Эрнст, пока еще не известный лично ни парижским друзьям, ни парижской публике, был этой публикой осмеян и освистан: его картины дали основание считать его обманщиком, хулиганом и нехудожником. Некоторое из друзей наоборот, находили в его работах проявление «эйнштейновского мышления». Они полны желания приехать в Германию и самолично познакомиться с творцом, вызвавшим горячий гнев добропорядочных парижан. Узнав о том, что немецкие власти разрешают Эрнсту провести лето в Австрии, Тристан Тцара собирается приехать туда со своей подругой, активно уговаривая сделать то же и остальных друзей-дадаистов. Так получилось, что Элюары смогли к ним присоединиться только в конце каникул, да и то после того, как заботливый Поль удостоверился, что сентябрь стоит теплый, и погода не нанесет вреда здоровью его жены. Среди парижских знакомых в Австрии они повстречали ненадолго задержавшихся Андре Бретона и Симону Кан – молодая пара недавно поженились.

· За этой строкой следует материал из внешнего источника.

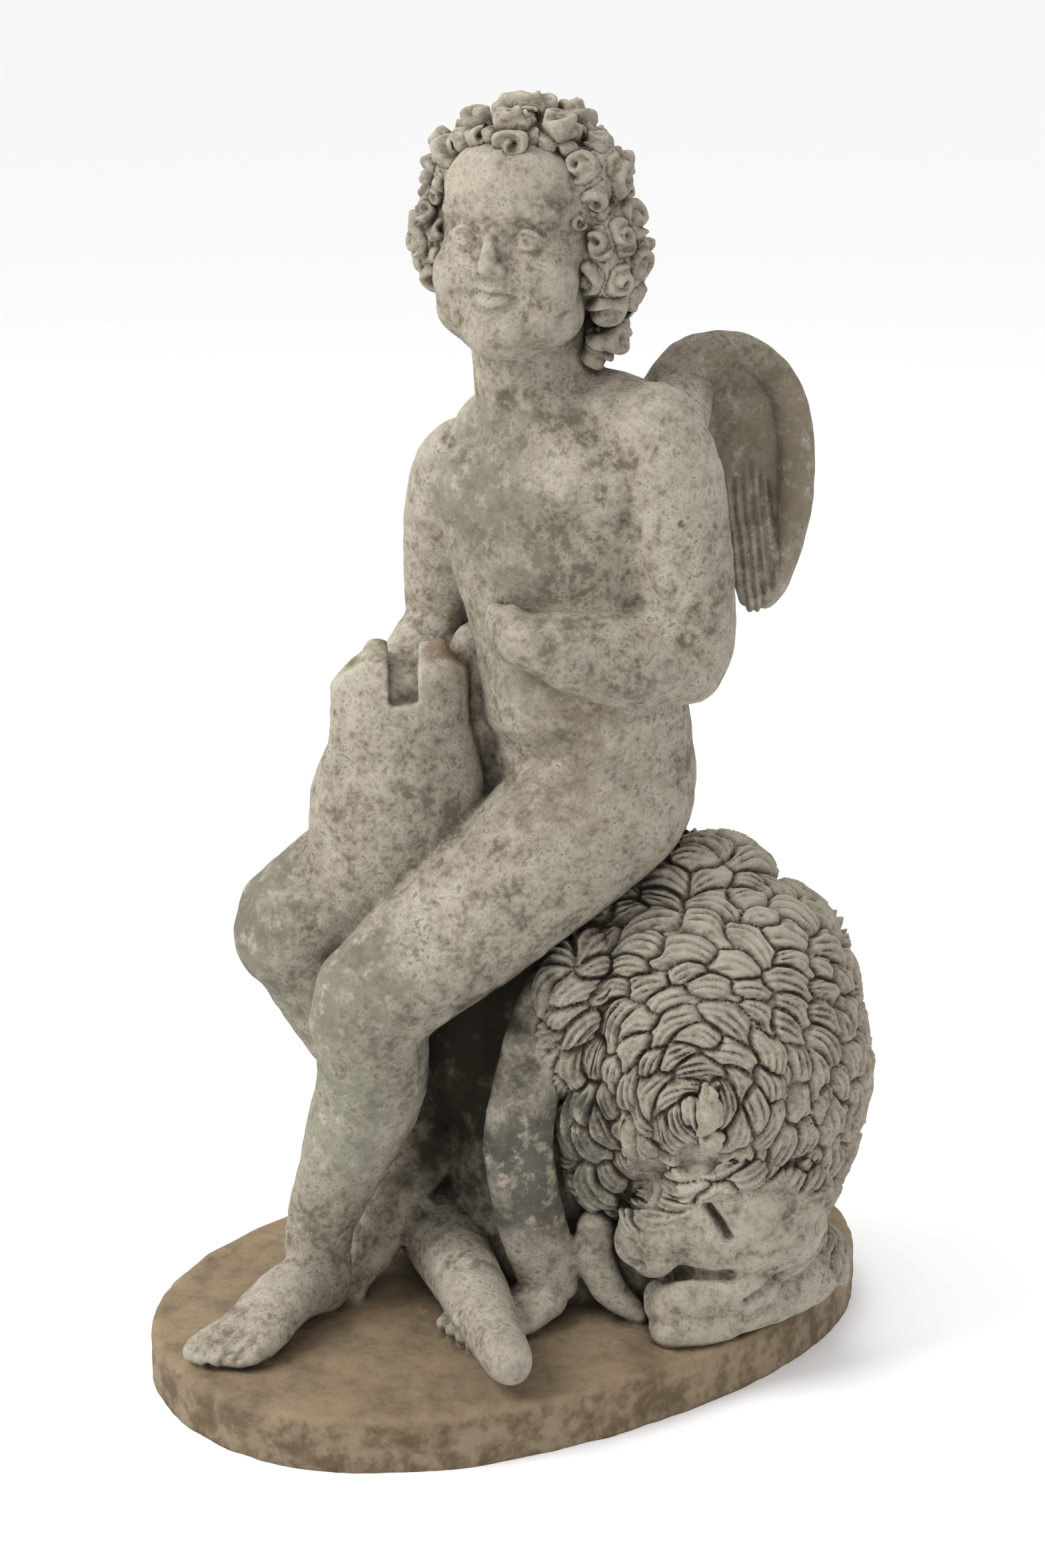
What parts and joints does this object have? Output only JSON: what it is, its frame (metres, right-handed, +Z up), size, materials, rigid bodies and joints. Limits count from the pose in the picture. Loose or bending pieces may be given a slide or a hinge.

Но того, кто является целью путешествия, уже нет на побережье, Поль и Гала разочарованы, зато они проведут прекрасный месяц, напомнивший им о Клаваделе, о первом чувстве и открытиях в области любви. Спокойная жизнь на свежем воздухе, безупречное в своем ничегонеделании времяпрепровождение окажут свое влияние на здоровье и настроении этой пары. Поль, полный сил и энергии, словно влекомый фатальной судьбой, все же захочет познакомиться с нарушителем душевного спокойствия, загадочным Максом Эрнстом.
Четвертого ноября 1921 года в Кельне состоялась встреча, поколебавшая счастье Элюаров и оказавшая непосредственное влияние на дальнейшие метаморфозы, произошедшие с его Гала.
«Сюрреалист – это я!»; ставшая крылатой фраза была произнесена Сальвадором Дали. Ни один, пишущий о Дали, не избежал соблазна привести эти знаменитые слова, ведь в их простоте сокрыта тайна гениального художника. Не только его полотна, но и вся его жизнь – это сюрреализм. Но разве появился бы сам сюрреализм, не будь перед тем дада?
Откроем «Популярную художественную энциклопедию, чтобы с научной точки, а не с точки зрения простого описания, понять, что «дадаизм (фр. dadaisme, от dada – деревянная лошадка; в переносном смысле – бессвязный детский лепет) – модернистское литературно-художественное течение, существовавшее в 1916–1922 гг. Дадаиз зародился в Цюрихе, в среде анархиствующей интеллигенции, воспринявшей Первую мировую войну 1914–1918 как развязывание в человеке извечных звериных инстинктов, а разум, мораль, эстетику – как их лицемерную маскировку. Отсюда проистекали программный иррационализм и демонстративный антиэстетизм Дадаизма и конкретные методы его представителей (французы М. Дюшан, Ф. Пикабиа, швейцарец Ж. Арп, немцы М. Эрнст, К. Швиттерс и др.), нередко сводившиеся к разного рода скандальным выходкам – заборным каракулям, псевдотехническим чертежам, комбинациям случайных предметов, наклейкам на холст (коллажам) и т. п. В 1920‑х гг. во Франции дадаизм слился с сюрреализмом (перенявшим парадоксальность приемов дадаизма), а в Германии – с экспрессионизмом…».
Макс Эрнст
Так что, не будь дадаизма, не возник бы сюрреализм, и не будь Макса Эрнста, вряд ли Гала решилась связать свою жизнь с Сальвадором Дали, даже если бы он возник на ее пути и умолял стать его женой. Почему? Кажется, на этот вопрос ответить не так уж сложно. Гала имела опыт общения с необыкновенным человеком (Элюар), жила во власти почти неземного чувства; муж – этот человек, принадлежавший богам, коль скоро он стал известен своим творчеством – сам боготворил ее, простую смертную, не дерзнувшую попытаться соперничать с ним в чем-либо (разве что в силе любви?!). Она, обещавшая ему свою любовь до конца дней своих, не хотела ни измены, ни другого опыта. Об этом свидетельствуют и ее отношения к друзьям Поля, и письма, которые она писала своему мужу во время коротких разлук.